I welcome additional feedback on all the ideas I’ve outlined here!

4 Likes

Great Job Andrew. Had a good read of the “JTO Utility And Tokenomics” document. In particular, I appreciate the honesty of the following statement: “No one knows what they’re doing.” There’s a lot of experimentation going on and it’s important to keep evaluating the impact of decisions made by different DeFi protocols pertaining to revenue decisions.

With regard to buybacks - I lean closer to repurposing them to rewards (targeted growth) than to burn. With high risk assets (crypto), price discovery is too irrational to justify such a measure.
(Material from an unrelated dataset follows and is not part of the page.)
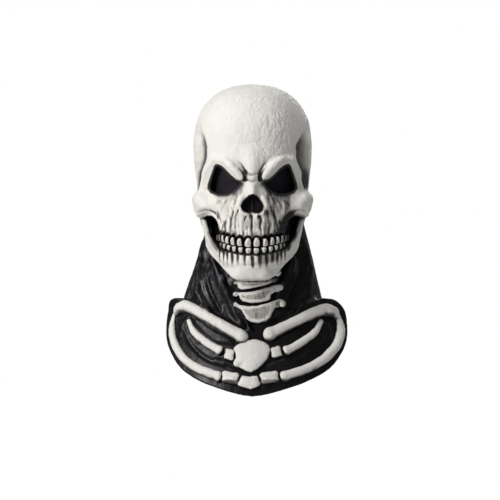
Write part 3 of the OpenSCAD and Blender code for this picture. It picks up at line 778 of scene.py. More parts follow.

A few years back, I was keen to see the impact of burn mechanisms, but the outcome seems far from the desired one. (e.g. look at the most recent JUPDAO burn).

I’m going to steer a bit away from most of the comments and follow a more TradFi approach: Capital Allocation directed at 1) new business (organic growth), and 2) M&A (inorganic growth). A few ideas to repurpose Jito’s revenue:

.1 Venturing into the stablecoin business.

.2 Expanding the MEV business to other ecosystems (e.g. Monad or Fogo chain) - this could be done organically (growing the team) or inorganically (acquiring Fastlane Labs).

.3 Growing the restaking business - e.g. by acquiring a stake in Fragmetric.

As a side note, I saw comments to MakerDAO burn mechanism attempts. But also worth highlight the investments they perform outside of crypto (RWAs).

Long-term, would be great to see Jito allocate a percentage of revenue towards Financial Literacy programs - this would have a generational impact (“do good intitiative / giveback to the community”) and help spread awareness of DeFi.